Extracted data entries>
_ _ _ _
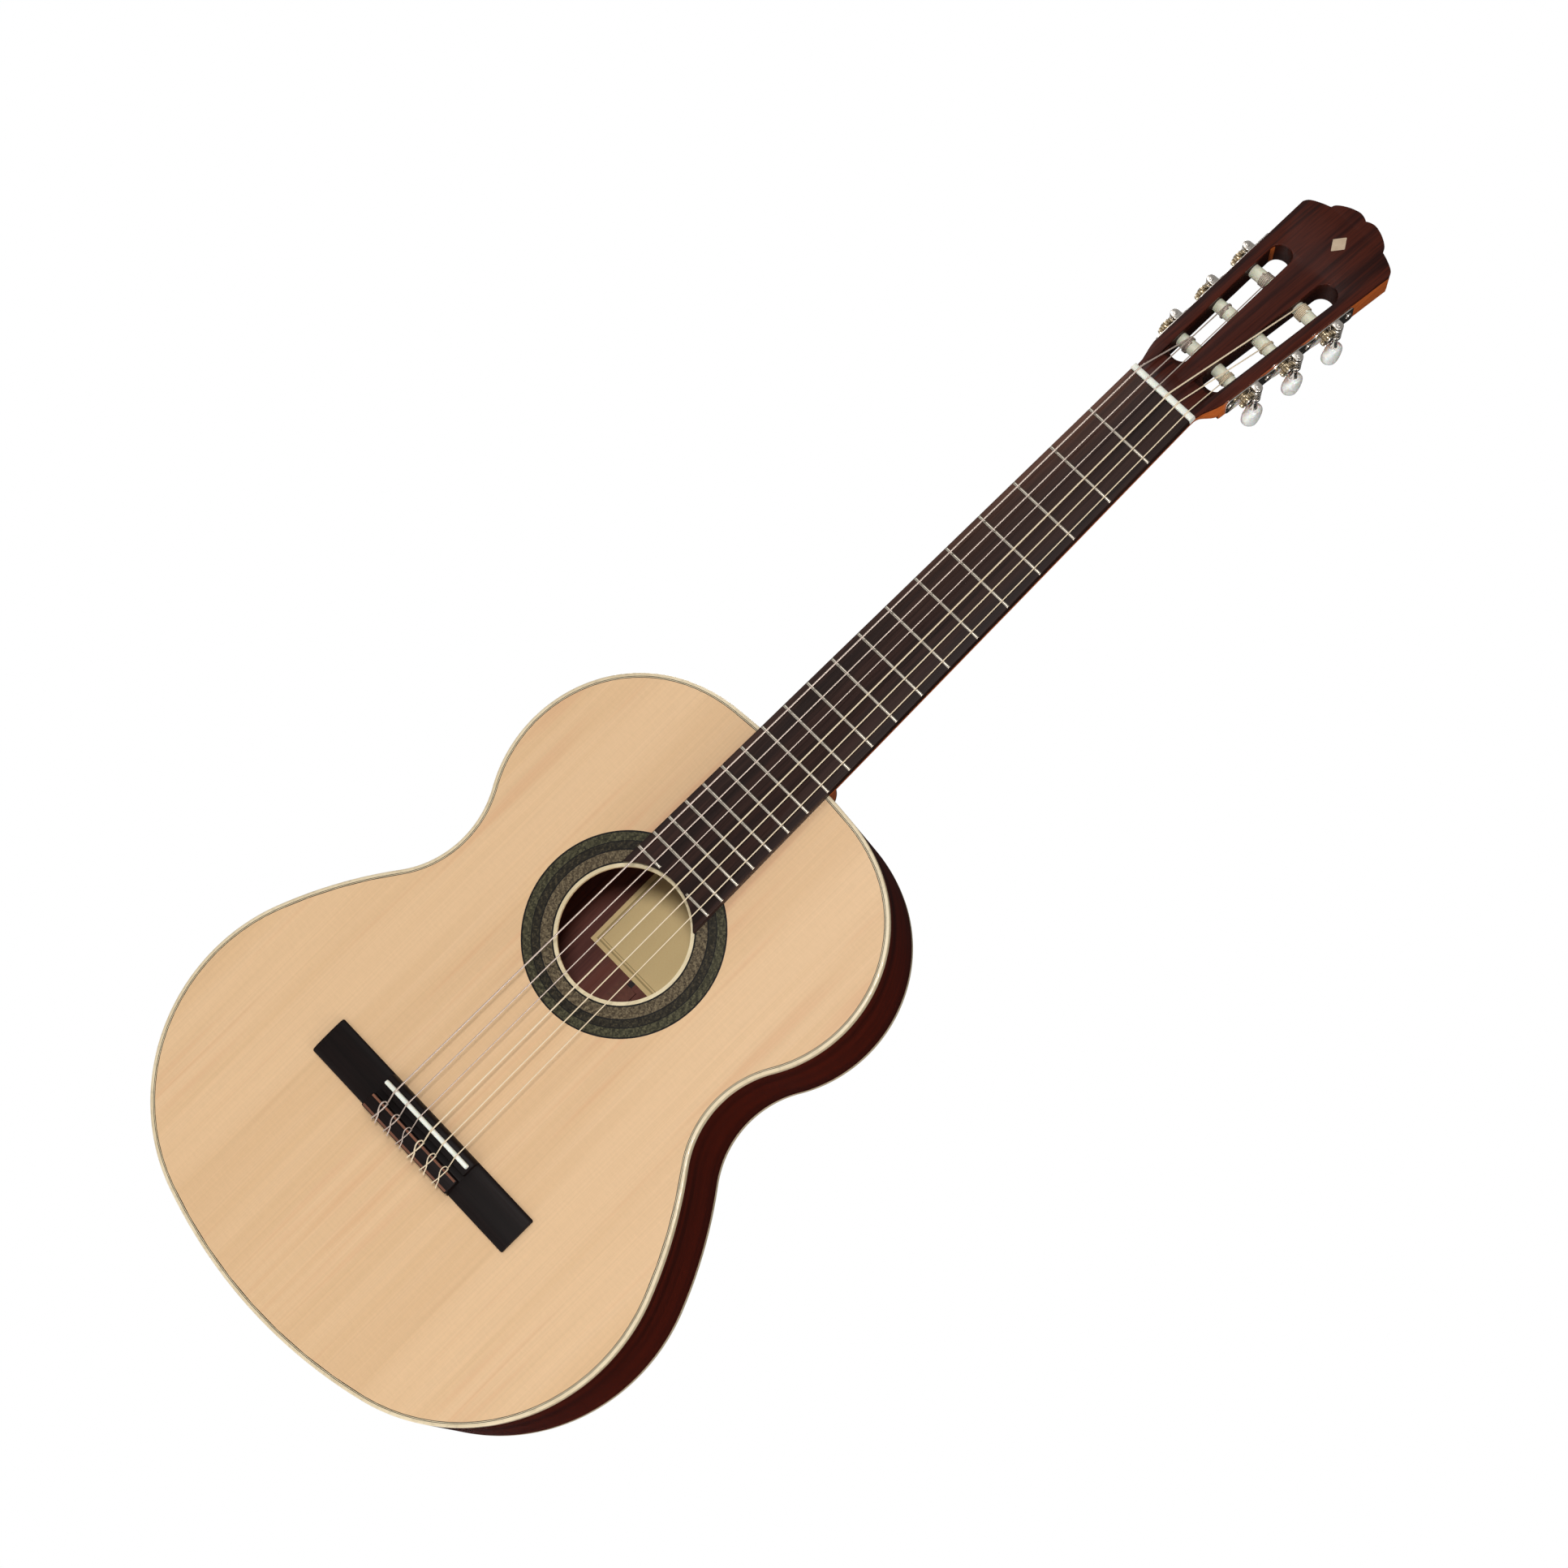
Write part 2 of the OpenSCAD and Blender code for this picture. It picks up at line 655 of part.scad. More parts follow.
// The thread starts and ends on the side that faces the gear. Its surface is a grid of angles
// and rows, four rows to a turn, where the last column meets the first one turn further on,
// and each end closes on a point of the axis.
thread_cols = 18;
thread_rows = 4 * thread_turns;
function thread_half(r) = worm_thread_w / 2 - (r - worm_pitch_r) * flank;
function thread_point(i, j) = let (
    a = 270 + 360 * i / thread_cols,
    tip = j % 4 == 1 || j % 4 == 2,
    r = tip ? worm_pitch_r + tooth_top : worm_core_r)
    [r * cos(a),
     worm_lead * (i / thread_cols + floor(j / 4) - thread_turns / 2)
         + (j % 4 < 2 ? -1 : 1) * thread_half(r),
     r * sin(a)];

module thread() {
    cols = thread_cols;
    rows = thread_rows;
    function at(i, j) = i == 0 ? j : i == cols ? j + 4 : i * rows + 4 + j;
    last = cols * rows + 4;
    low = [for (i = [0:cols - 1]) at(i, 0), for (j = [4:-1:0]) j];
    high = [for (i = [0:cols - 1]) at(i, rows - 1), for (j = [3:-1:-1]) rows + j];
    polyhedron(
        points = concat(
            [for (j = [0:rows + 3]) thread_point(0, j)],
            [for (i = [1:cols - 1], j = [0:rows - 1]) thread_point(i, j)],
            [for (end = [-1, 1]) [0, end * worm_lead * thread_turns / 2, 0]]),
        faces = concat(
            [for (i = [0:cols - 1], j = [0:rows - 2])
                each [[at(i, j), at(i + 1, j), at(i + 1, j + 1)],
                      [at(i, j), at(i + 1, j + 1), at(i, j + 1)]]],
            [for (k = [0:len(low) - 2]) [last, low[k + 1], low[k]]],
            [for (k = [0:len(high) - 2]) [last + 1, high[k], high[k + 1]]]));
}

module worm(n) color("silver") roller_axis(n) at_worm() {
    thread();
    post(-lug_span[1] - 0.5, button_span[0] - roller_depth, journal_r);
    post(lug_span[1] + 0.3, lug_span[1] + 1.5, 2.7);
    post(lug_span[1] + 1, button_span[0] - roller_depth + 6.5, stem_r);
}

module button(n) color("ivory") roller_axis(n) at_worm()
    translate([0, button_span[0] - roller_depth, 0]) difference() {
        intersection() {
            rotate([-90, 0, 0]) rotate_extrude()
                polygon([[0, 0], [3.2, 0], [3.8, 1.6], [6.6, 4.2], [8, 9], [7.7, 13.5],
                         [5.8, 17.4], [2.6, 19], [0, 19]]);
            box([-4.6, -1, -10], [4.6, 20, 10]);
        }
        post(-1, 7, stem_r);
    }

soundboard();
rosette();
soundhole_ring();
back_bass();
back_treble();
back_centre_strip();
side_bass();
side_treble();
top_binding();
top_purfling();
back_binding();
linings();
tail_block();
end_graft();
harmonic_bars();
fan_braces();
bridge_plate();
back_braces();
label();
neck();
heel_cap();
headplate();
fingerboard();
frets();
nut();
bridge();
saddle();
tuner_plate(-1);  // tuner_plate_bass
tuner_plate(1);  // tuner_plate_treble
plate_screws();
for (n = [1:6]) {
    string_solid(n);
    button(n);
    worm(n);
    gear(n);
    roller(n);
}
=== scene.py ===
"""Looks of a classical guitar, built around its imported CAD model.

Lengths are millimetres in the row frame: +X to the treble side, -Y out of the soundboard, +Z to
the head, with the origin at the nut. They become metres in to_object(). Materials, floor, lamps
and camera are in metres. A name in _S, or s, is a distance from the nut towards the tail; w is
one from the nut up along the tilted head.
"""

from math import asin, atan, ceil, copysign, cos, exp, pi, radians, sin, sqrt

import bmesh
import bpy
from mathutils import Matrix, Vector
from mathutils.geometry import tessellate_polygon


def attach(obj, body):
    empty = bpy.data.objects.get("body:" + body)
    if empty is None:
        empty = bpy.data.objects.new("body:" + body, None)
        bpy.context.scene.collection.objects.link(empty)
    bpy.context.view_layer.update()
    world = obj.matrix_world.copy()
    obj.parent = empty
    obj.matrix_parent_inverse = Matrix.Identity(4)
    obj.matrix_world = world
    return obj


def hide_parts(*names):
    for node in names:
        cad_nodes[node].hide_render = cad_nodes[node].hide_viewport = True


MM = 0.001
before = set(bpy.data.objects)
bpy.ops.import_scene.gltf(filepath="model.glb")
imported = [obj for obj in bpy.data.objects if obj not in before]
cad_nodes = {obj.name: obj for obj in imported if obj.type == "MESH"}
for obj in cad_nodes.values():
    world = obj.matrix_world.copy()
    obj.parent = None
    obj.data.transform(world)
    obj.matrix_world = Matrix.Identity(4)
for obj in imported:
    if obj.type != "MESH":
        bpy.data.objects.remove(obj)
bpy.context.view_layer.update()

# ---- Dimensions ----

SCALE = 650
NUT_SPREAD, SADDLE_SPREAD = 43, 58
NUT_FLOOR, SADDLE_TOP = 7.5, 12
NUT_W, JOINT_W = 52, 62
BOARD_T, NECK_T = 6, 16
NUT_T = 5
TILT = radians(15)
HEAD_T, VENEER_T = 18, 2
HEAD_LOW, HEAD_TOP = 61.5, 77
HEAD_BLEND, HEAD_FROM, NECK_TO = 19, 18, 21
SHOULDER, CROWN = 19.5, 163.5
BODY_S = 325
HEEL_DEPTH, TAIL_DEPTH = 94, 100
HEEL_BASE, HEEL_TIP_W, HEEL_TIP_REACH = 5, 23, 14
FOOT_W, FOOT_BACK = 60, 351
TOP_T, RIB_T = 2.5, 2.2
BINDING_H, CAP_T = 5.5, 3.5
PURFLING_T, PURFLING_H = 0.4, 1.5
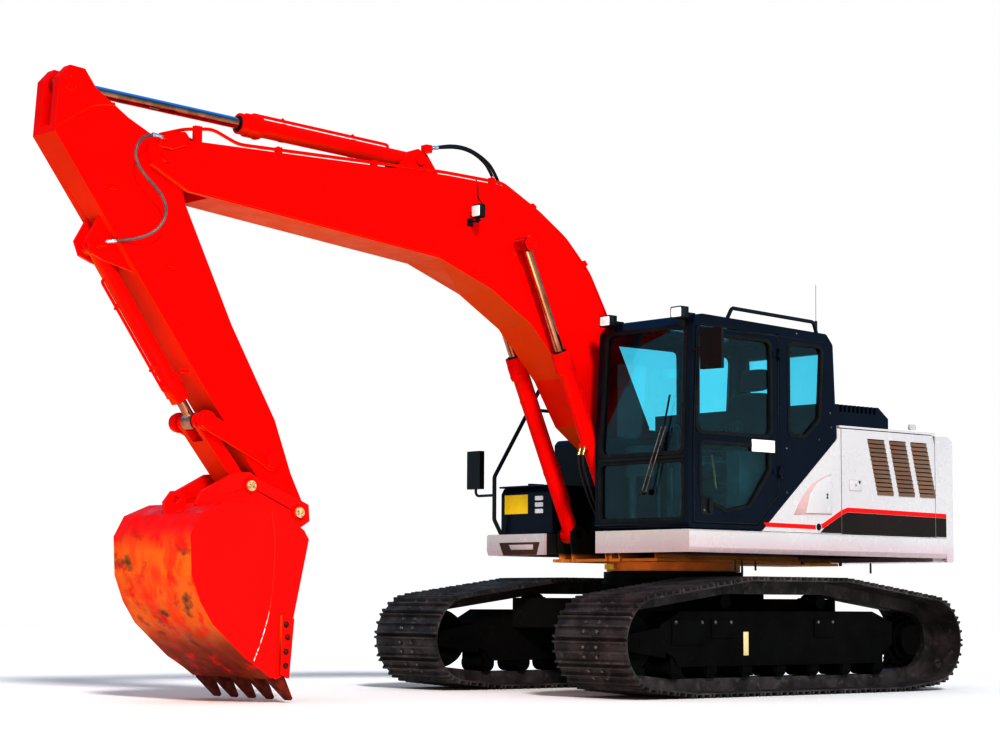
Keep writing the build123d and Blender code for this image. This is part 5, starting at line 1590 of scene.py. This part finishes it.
_ _ _ _
REQUEST> Return nothing but the lines running from the line with "end_graft();" through the line with "obj.matrix_world = world", exactly as they appear.

TASK SOLUTION>
end_graft();
harmonic_bars();
fan_braces();
bridge_plate();
back_braces();
label();
neck();
heel_cap();
headplate();
fingerboard();
frets();
nut();
bridge();
saddle();
tuner_plate(-1);  // tuner_plate_bass
tuner_plate(1);  // tuner_plate_treble
plate_screws();
for (n = [1:6]) {
    string_solid(n);
    button(n);
    worm(n);
    gear(n);
    roller(n);
}
=== scene.py ===
"""Looks of a classical guitar, built around its imported CAD model.

Lengths are millimetres in the row frame: +X to the treble side, -Y out of the soundboard, +Z to
the head, with the origin at the nut. They become metres in to_object(). Materials, floor, lamps
and camera are in metres. A name in _S, or s, is a distance from the nut towards the tail; w is
one from the nut up along the tilted head.
"""

from math import asin, atan, ceil, copysign, cos, exp, pi, radians, sin, sqrt

import bmesh
import bpy
from mathutils import Matrix, Vector
from mathutils.geometry import tessellate_polygon


def attach(obj, body):
    empty = bpy.data.objects.get("body:" + body)
    if empty is None:
        empty = bpy.data.objects.new("body:" + body, None)
        bpy.context.scene.collection.objects.link(empty)
    bpy.context.view_layer.update()
    world = obj.matrix_world.copy()
    obj.parent = empty
    obj.matrix_parent_inverse = Matrix.Identity(4)
    obj.matrix_world = world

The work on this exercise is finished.